## Exercise instructions
Every line in the data below from the one containing "ways = (tie.along, Vector((-1.0, 0.0, 0.0)))" down to the one containing "cad_parts[obj.name] = obj", both included, must be retyped exactly; no other line is to appear.

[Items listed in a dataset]
# # #

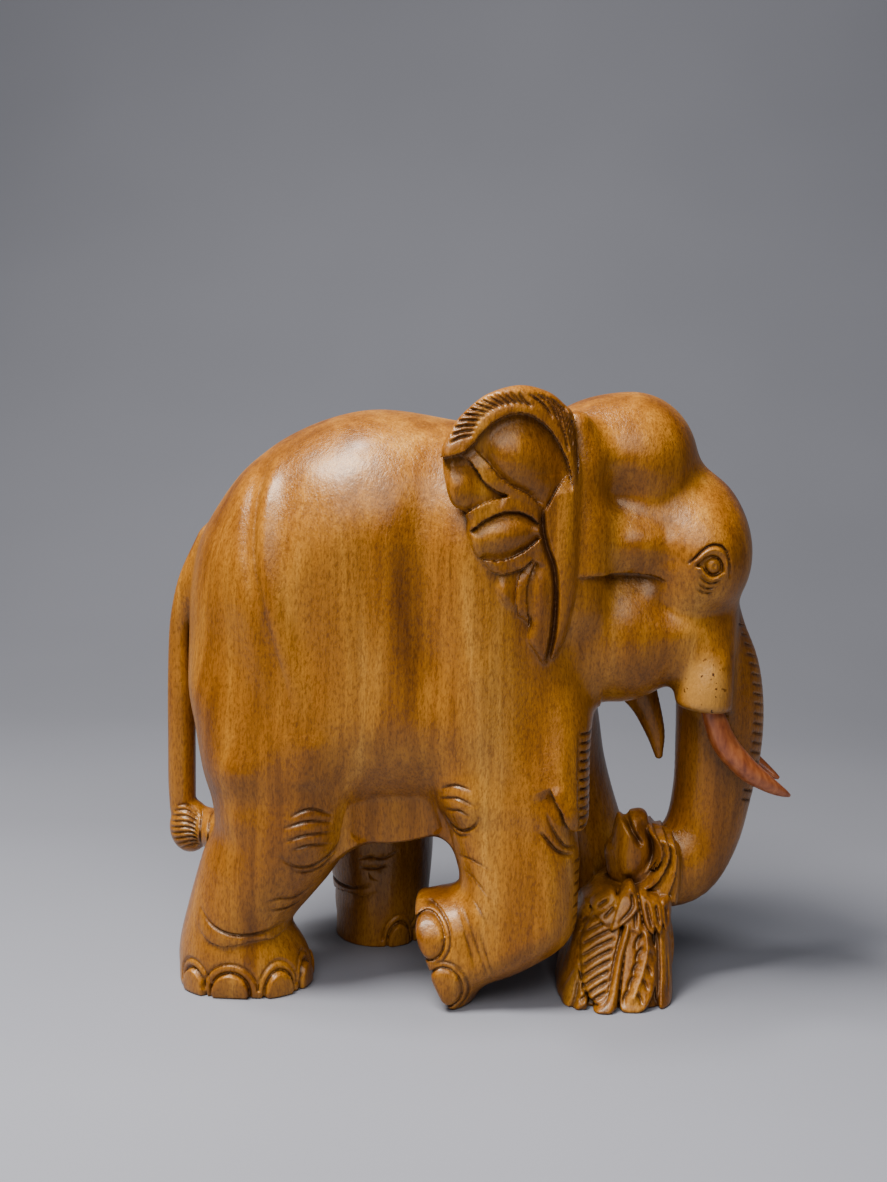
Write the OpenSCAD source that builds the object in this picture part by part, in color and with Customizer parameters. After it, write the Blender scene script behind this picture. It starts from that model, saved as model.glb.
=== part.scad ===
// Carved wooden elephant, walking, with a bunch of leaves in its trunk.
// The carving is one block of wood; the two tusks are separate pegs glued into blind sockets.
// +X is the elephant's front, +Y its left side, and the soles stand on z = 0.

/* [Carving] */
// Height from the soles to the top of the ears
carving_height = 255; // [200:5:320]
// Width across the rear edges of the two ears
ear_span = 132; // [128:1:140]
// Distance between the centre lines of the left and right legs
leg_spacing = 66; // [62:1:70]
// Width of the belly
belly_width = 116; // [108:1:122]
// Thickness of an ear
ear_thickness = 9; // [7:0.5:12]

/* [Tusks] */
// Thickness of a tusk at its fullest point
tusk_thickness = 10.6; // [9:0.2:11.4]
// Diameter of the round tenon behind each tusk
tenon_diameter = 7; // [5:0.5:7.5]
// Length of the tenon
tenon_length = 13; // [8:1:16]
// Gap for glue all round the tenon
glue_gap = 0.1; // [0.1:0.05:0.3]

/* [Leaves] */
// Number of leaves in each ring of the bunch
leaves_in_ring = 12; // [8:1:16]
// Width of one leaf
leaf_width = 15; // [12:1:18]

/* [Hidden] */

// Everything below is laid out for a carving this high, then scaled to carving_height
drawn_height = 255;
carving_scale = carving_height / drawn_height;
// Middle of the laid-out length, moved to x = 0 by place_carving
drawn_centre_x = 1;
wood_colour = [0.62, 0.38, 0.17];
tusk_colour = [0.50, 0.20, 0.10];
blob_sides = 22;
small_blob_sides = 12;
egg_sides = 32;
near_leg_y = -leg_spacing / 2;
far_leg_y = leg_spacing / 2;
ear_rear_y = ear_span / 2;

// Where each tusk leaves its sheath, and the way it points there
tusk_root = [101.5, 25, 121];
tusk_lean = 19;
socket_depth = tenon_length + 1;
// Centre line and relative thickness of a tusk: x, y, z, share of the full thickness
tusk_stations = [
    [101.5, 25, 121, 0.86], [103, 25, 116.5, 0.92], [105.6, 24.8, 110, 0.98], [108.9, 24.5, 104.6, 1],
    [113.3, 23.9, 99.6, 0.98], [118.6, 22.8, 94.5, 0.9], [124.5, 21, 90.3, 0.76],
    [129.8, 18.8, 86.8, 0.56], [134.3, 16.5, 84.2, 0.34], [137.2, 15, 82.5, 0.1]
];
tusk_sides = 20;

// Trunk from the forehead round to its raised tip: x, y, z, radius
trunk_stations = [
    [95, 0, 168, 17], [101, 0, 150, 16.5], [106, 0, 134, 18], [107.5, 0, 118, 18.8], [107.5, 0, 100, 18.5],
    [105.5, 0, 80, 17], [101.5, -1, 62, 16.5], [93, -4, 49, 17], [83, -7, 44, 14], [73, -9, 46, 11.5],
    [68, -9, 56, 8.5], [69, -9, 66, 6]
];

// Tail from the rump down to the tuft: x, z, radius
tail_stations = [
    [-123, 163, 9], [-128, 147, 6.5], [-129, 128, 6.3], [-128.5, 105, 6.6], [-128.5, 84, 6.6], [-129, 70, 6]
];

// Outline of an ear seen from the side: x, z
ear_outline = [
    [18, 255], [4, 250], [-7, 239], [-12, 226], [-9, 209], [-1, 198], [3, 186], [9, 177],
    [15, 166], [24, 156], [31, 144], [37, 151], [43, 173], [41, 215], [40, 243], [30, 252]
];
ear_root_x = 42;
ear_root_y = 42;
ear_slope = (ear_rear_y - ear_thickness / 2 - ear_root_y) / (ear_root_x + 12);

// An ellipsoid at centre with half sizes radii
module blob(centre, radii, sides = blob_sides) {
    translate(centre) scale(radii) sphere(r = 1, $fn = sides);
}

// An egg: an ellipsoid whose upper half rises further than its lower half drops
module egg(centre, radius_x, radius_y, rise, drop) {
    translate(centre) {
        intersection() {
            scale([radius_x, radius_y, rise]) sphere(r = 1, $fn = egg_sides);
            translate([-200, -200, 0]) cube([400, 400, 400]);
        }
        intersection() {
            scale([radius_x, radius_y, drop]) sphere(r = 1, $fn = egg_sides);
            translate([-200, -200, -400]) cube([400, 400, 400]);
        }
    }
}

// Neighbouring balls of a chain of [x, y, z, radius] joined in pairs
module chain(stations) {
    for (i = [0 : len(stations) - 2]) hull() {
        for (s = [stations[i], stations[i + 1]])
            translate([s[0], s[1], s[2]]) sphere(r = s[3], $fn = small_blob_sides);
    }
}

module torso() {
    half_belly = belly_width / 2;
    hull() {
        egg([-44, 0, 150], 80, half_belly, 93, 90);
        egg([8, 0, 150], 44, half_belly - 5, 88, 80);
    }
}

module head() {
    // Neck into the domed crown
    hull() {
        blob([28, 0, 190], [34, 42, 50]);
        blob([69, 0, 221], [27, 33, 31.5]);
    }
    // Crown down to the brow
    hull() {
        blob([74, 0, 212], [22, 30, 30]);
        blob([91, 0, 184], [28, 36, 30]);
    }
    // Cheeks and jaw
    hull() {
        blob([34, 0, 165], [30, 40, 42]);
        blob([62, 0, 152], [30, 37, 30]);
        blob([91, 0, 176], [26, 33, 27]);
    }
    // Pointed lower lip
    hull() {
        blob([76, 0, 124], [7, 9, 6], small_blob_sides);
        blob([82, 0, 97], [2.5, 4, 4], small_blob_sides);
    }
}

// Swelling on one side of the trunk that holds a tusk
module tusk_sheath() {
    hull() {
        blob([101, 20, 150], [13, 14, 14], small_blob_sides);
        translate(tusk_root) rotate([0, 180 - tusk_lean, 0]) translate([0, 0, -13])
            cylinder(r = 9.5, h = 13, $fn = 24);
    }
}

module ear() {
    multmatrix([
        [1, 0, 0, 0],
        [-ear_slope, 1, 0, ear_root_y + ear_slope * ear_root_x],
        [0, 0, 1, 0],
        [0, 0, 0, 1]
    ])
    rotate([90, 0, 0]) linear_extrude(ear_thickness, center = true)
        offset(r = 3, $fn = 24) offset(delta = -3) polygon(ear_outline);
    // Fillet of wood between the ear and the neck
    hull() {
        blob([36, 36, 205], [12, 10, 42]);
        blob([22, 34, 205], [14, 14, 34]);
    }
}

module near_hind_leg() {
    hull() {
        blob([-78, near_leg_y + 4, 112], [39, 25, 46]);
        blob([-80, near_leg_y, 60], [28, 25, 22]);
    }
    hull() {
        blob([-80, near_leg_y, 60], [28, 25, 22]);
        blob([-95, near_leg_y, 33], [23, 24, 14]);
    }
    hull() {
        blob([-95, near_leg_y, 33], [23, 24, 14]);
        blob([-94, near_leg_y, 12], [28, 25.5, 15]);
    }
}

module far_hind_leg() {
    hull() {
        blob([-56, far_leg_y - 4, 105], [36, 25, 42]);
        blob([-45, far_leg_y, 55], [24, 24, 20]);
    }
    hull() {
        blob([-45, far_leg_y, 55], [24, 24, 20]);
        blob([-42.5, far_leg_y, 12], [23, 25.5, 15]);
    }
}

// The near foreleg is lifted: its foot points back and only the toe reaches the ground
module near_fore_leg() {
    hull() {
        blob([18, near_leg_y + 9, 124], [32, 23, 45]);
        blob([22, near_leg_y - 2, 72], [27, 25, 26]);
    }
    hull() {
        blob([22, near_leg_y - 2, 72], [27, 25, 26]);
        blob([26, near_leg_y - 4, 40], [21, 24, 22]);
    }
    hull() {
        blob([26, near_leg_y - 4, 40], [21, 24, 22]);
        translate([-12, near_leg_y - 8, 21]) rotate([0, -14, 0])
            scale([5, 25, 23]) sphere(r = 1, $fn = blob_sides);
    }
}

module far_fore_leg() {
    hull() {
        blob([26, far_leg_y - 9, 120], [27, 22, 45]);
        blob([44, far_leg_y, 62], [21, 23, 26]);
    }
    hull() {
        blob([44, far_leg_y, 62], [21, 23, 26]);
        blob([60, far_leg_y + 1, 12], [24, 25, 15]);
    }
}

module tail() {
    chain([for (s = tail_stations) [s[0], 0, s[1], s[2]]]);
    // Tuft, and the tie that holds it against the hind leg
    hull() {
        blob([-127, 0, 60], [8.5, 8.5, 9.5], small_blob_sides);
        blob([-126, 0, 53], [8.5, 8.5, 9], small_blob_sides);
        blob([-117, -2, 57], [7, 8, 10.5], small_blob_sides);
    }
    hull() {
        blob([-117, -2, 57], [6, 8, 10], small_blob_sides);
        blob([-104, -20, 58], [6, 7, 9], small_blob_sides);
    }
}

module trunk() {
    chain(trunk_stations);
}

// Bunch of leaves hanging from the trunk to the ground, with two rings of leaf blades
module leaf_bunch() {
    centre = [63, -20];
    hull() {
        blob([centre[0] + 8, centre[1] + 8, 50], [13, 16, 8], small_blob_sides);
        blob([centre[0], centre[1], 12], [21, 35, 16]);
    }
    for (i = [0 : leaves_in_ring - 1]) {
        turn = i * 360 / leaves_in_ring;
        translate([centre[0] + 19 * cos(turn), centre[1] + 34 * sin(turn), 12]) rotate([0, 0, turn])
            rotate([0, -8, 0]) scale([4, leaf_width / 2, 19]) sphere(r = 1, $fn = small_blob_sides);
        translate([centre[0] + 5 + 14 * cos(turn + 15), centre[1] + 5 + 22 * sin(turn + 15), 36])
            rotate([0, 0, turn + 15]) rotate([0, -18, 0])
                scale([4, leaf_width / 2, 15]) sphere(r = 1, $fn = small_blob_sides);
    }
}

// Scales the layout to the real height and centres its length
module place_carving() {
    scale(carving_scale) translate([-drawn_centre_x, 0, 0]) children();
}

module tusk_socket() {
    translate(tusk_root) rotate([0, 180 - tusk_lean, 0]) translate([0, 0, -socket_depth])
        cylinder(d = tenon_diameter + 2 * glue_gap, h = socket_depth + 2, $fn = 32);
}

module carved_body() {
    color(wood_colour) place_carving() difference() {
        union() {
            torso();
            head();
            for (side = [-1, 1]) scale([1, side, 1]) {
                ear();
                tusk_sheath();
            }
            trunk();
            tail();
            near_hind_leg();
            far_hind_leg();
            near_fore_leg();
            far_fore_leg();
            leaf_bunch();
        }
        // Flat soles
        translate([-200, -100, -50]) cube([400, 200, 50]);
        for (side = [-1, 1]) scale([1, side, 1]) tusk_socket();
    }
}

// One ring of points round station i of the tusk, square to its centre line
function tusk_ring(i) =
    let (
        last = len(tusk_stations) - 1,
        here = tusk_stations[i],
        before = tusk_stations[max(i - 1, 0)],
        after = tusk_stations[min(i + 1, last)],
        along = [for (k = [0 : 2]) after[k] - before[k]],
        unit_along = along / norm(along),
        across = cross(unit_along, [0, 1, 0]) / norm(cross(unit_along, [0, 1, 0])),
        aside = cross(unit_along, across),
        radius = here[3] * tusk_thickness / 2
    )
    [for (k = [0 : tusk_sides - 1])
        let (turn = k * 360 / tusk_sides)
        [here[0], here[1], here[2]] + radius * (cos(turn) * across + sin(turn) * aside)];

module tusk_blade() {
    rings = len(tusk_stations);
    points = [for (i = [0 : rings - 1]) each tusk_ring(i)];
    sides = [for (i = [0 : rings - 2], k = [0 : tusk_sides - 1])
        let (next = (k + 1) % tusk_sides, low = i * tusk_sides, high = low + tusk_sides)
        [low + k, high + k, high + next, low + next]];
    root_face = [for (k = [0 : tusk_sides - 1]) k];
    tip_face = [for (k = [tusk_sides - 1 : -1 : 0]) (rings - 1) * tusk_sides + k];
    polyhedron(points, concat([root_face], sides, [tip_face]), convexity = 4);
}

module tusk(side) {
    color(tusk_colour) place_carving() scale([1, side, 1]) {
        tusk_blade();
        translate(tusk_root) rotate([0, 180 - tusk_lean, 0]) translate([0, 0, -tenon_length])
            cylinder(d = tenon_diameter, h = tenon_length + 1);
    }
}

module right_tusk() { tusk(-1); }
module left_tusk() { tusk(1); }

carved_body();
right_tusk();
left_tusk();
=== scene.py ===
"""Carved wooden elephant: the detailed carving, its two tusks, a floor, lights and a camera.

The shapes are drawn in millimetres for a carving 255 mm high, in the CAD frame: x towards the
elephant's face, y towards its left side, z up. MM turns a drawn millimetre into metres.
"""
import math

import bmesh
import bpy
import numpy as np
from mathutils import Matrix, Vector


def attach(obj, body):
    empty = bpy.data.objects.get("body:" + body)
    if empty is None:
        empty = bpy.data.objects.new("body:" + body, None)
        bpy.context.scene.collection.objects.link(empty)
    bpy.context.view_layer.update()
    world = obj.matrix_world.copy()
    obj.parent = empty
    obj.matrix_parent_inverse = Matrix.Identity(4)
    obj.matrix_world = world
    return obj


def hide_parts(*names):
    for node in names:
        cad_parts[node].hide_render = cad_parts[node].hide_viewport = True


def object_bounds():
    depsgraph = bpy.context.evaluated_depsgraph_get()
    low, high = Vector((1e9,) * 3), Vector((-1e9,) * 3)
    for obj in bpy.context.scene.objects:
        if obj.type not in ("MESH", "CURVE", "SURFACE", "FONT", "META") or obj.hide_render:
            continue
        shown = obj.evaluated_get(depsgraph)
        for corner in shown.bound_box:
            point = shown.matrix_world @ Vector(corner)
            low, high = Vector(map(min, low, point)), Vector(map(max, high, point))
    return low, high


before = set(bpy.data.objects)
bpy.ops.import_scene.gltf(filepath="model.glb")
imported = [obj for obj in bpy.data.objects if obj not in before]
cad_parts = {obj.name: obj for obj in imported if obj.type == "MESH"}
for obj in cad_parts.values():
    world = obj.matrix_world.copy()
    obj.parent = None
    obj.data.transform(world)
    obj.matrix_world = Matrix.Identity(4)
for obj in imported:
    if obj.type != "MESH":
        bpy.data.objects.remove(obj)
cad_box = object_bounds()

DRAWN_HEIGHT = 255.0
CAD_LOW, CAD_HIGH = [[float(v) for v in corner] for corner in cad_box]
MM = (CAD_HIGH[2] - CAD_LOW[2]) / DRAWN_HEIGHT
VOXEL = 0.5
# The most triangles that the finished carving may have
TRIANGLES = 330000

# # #

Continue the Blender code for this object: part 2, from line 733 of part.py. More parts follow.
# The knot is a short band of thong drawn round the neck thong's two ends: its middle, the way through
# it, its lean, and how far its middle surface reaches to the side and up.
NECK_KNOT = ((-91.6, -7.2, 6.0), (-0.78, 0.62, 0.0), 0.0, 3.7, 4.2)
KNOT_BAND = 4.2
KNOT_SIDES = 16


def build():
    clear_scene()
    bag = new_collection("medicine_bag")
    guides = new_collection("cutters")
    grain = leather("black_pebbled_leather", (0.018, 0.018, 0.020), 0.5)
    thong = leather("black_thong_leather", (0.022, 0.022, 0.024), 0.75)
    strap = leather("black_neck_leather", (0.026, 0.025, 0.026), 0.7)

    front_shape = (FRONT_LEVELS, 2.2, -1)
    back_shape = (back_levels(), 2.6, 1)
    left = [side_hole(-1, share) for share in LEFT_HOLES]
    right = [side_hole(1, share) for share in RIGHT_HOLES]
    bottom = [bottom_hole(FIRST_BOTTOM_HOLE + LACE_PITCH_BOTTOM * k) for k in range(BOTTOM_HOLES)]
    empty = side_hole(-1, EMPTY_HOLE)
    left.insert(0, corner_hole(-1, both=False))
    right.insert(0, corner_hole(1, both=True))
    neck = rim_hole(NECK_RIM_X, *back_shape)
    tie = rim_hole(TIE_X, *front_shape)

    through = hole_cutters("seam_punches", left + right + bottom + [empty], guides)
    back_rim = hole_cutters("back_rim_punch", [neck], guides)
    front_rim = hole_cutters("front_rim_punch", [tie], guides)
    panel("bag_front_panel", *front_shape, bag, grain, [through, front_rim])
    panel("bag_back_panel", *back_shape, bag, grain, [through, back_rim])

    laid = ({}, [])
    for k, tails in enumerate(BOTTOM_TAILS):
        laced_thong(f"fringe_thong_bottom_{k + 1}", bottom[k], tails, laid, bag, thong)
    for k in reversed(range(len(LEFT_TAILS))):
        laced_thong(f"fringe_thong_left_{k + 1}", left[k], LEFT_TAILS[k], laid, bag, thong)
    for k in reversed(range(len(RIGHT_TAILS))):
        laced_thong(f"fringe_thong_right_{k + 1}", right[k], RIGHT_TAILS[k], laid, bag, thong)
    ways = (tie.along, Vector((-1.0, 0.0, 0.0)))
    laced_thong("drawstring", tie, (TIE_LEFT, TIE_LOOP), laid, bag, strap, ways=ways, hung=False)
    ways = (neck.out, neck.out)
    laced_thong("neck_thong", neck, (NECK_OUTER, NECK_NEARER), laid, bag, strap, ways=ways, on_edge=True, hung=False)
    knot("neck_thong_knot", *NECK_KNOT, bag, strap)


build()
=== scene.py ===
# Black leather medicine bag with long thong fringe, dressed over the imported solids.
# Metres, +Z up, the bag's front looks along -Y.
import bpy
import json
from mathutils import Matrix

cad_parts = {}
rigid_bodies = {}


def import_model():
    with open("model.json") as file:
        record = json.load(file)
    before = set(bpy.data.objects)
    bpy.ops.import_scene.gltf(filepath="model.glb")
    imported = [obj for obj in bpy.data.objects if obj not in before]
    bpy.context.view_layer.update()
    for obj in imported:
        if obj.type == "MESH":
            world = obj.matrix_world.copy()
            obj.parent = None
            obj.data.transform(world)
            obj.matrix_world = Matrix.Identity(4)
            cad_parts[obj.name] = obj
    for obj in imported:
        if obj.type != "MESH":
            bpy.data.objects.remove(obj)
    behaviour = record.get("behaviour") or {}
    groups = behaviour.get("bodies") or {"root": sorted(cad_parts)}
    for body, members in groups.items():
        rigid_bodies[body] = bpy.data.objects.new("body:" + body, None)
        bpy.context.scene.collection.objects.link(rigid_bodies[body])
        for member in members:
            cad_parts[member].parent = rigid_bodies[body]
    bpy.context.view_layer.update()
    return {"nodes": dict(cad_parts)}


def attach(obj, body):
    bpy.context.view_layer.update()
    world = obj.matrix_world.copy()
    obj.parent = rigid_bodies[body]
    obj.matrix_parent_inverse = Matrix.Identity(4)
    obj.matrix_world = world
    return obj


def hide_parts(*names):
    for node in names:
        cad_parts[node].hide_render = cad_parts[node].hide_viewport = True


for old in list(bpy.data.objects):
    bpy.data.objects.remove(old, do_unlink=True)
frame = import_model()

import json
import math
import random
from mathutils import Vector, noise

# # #

## Exercise answer
    ways = (tie.along, Vector((-1.0, 0.0, 0.0)))
    laced_thong("drawstring", tie, (TIE_LEFT, TIE_LOOP), laid, bag, strap, ways=ways, hung=False)
    ways = (neck.out, neck.out)
    laced_thong("neck_thong", neck, (NECK_OUTER, NECK_NEARER), laid, bag, strap, ways=ways, on_edge=True, hung=False)
    knot("neck_thong_knot", *NECK_KNOT, bag, strap)


build()
=== scene.py ===
# Black leather medicine bag with long thong fringe, dressed over the imported solids.
# Metres, +Z up, the bag's front looks along -Y.
import bpy
import json
from mathutils import Matrix

cad_parts = {}
rigid_bodies = {}


def import_model():
    with open("model.json") as file:
        record = json.load(file)
    before = set(bpy.data.objects)
    bpy.ops.import_scene.gltf(filepath="model.glb")
    imported = [obj for obj in bpy.data.objects if obj not in before]
    bpy.context.view_layer.update()
    for obj in imported:
        if obj.type == "MESH":
            world = obj.matrix_world.copy()
            obj.parent = None
            obj.data.transform(world)
            obj.matrix_world = Matrix.Identity(4)
            cad_parts[obj.name] = obj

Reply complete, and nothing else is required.